Title: A landscape view of cereal aphid parasitoid dynamics reveals sensitivity to farm- and region-scale vegetation structure Authors
|Brewer, Michael - MICHIGAN STATE UNIV|
|Noma, Takuji - MICHIGAN STATE UNIV|
|Kravchenko, Alexandra - MICHIGAN STATE UNIV|
|Hild, Ann - UNIVERSITY OF WYOMING|
Submitted to: European Journal of Entomology
Publication Type: Peer Reviewed Journal
Publication Acceptance Date: January 5, 2008
Publication Date: July 1, 2008
Citation: Brewer, M.J., Noma, T., Elliott, N.C., Kravchenko, A.N., Hild, A.L. 2008. A landscape view of cereal aphid parasitoid dynamics reveals sensitivity to farm- and region-scale vegetation structure. European Journal of Entomology. 105:503-511. Interpretive Summary: The types of vegetation within an agricultural field and in the surrounding landscape may play an important role in determining how effective natural enemies will be in controlling crop pests. This is because the right kinds of surrounding vegetation can provide necessary food and shelter for natural enemies that would otherwise be absent. However, empirical evidence for this role is limited. We assessed effects of vegetative diversity in winter wheat farms and surrounding landscapes on aphid and aphid parasitoid populations in a temperate grassland environment. We found that vegetation within and surrounding fields affected the natural enemies in the wheat fields. Early in the growing season, when wheat was in the vegetative growth stage and sunflower had not yet emerged, a parasitoid, Aphelinus albipodus, was most abundant in wheat strips and in homogeneous landscapes. Late in the growing season, when wheat was mature or harvested and sunflower was available, two parasitoids, A. albipodus and Lysiphlebus testaceipes, were most abundant in sunflower strips and in landscapes with high plant diversity. Late in the growing season when hot and dry weather conditions were more common, both parasitoid species tended to be more abundant in cooler habitats regardless of vegetative diversity. The relevance of this study lies in establishing a body of evidence to assess whether vegetational diversity can be manipulated to improve biological control. The results add to an emerging picture, which suggests that potential exists to manipulate plant diversity at the within-field and landscape scales to influence natural enemies and their effectiveness in biological control.

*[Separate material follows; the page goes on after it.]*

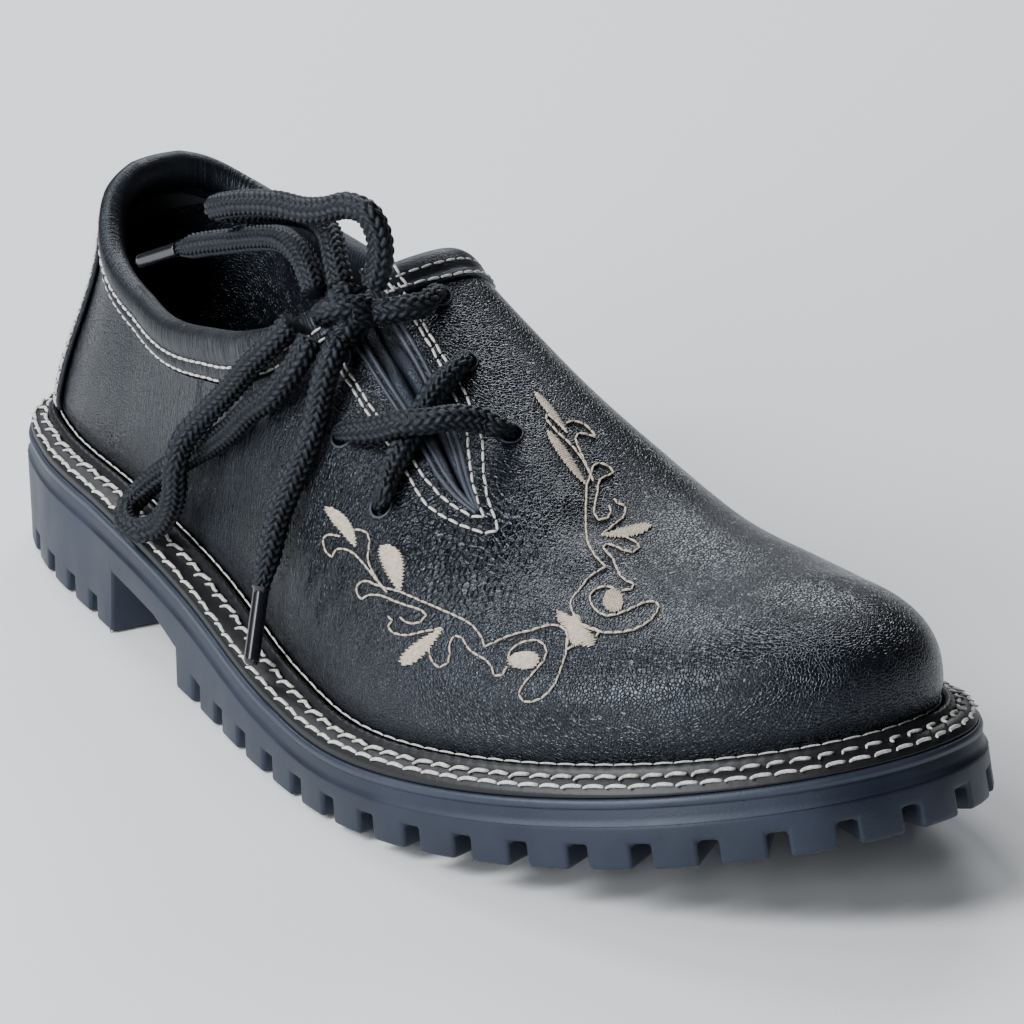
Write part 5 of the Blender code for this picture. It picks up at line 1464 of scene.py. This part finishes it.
    def sleeve(self, node: str, finishes: Finishes) -> bpy.types.Object:
        """Builds the glossy sleeve on a lace's end."""
        start, end = (np.array(place) for place in AGLET_ROUTES[node])
        path = respaced(np.array([start - (end - start) * 0.06, end]), 0.0008)
        radii = np.full(len(path), AGLET_RADIUS)
        radii[0] *= 1.25
        radii[-1] *= 0.7
        piece = Bench.grid(f"{node}_sleeve", tube_places(path, radii, 20))
        Bench.close(piece)
        Bench.smooth_by_angle(piece, 60)
        Bench.wear(piece, finishes.aglet, "aglet", node)
        return piece


class Seamstress:
    """Sews stitches of one thread on the shoe."""

    def __init__(self, thickness: float, length: float, pitch: float, kink: float = 0.0) -> None:
        """Models one stitch, to be copied.

        Args:
            thickness: Thread's thickness.
            length: Length of a stitch.
            pitch: Distance from stitch to stitch.
            kink: How far the stitch's end turns aside, in metres.
        """
        self.length = length
        self.pitch = pitch
        shares = np.array([-1.0, -0.86, -0.5, 0.0, 0.5, 0.80, 1.0])
        aside = kink * np.array([-0.5, -0.2, 0.0, 0.0, 0.0, 0.35, 1.0])
        path = np.stack([shares * length / 2, aside, thickness * 0.35 * (1 - shares**2)], axis=1)
        radii = thickness / 2 * np.array([0.5, 0.85, 1.0, 1.05, 1.0, 0.85, 0.5])
        self.template = Bench.grid("stitch", tube_places(path, radii, 6))
        Bench.close(self.template)
        self.gathered = bmesh.new()

    def put(self, start: np.ndarray, end: np.ndarray, normal: np.ndarray) -> None:
        """Adds one stitch from point to point, as long as their distance."""
        span = np.linalg.norm(end - start)
        tangent = (end - start) / span
        side = np.cross(normal, tangent)
        side /= np.linalg.norm(side)
        columns = (tangent * span / self.length, side, np.cross(tangent, side), (start + end) / 2)
        copy = self.template.data.copy()
        copy.transform(Matrix(np.vstack([np.stack(columns, axis=1), [0, 0, 0, 1]])))
        self.gathered.from_mesh(copy)
        bpy.data.meshes.remove(copy)

    def row(self, points: np.ndarray, normals: np.ndarray, wobble: float = 0.0) -> None:
        """Adds a row of stitches along a line.

        Args:
            points: The line's points.
            normals: Outward normals there.
            wobble: How far stitches turn from the line, in radians.
        """
        lengths = np.concatenate([[0.0], np.cumsum(np.linalg.norm(np.diff(points, axis=0), axis=1))])
        count = max(1, round(lengths[-1] / self.pitch))
        for k in range(count):
            middle = (k + 0.5) * lengths[-1] / count
            start, end = (np.array([np.interp(middle + way * self.length / 2, lengths, points[:, axis])
                                    for axis in range(3)]) for way in (-1, 1))
            normal = np.array([np.interp(middle, lengths, normals[:, axis]) for axis in range(3)])
            aside = np.cross(normal, end - start) * math.tan(wobble * math.sin(k * 2.399)) / 2
            self.put(start - aside, end + aside, normal)

    def finish(self, name: str, finish: bpy.types.Material) -> bpy.types.Object:
        """Turns the gathered stitches into one dressed piece."""
        mesh = bpy.data.meshes.new(name)
        self.gathered.to_mesh(mesh)
        self.gathered.free()
        piece = bpy.data.objects.new(name, mesh)
        bpy.context.scene.collection.objects.link(piece)
        Bench.alone(piece)
        bpy.ops.object.shade_smooth()
        Bench.wear(piece, finish)
        bpy.data.objects.remove(self.template)
        return piece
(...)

Technical Abstract: We assessed the influence of a vegetation diversity gradient on aphid parasitoids in the temperate grasslands of the North American Great Plains. Regionally, the landscape was categorized into relatively heterogeneous and homogeneous vegetation classes. Farm-scale the landscape was classified into farms that followed diverse (wheat-sunflower-fallow) and simple (wheat-fallow) strip-crop rotations. In a 2 (regional-scale) by 2 (farm-scale) factorial design of 16 sites in a 14,000 km2 study region during two years, we commonly detected regional- and farm-scale diversity effects and seasonal sensitivity of the landscape scaling effects on prevalence of parasitoids attacking a key wheat pest. April through June, when wheat was at vegetative growth stage and sunflower was not emerged, the parasitoid Aphelinus albipodus was most frequent in wheat strips and farms with a simple crop rotation, but only when nested regionally in homogeneous vegetation. July through September, after wheat was harvested and sunflower became available, A. albipodus was more frequently detected in sunflower strips and in the diverse crop rotation than in the simple crop rotation, but only within the homogeneous vegetation class. In contrast, the parasitoid Lysiphlebus testaceipes was more frequently detected in the diverse crop rotation than in the simple rotation, and this was seen within both the heterogeneous and homogeneous vegetation classes in August. Not dismissing the species differences and seasonal sensitivities, farm-scale crop diversification appeared to be beneficial to conservation of these principal aphid parasitoids, especially in summer in regional homogeneous vegetation typical of the region.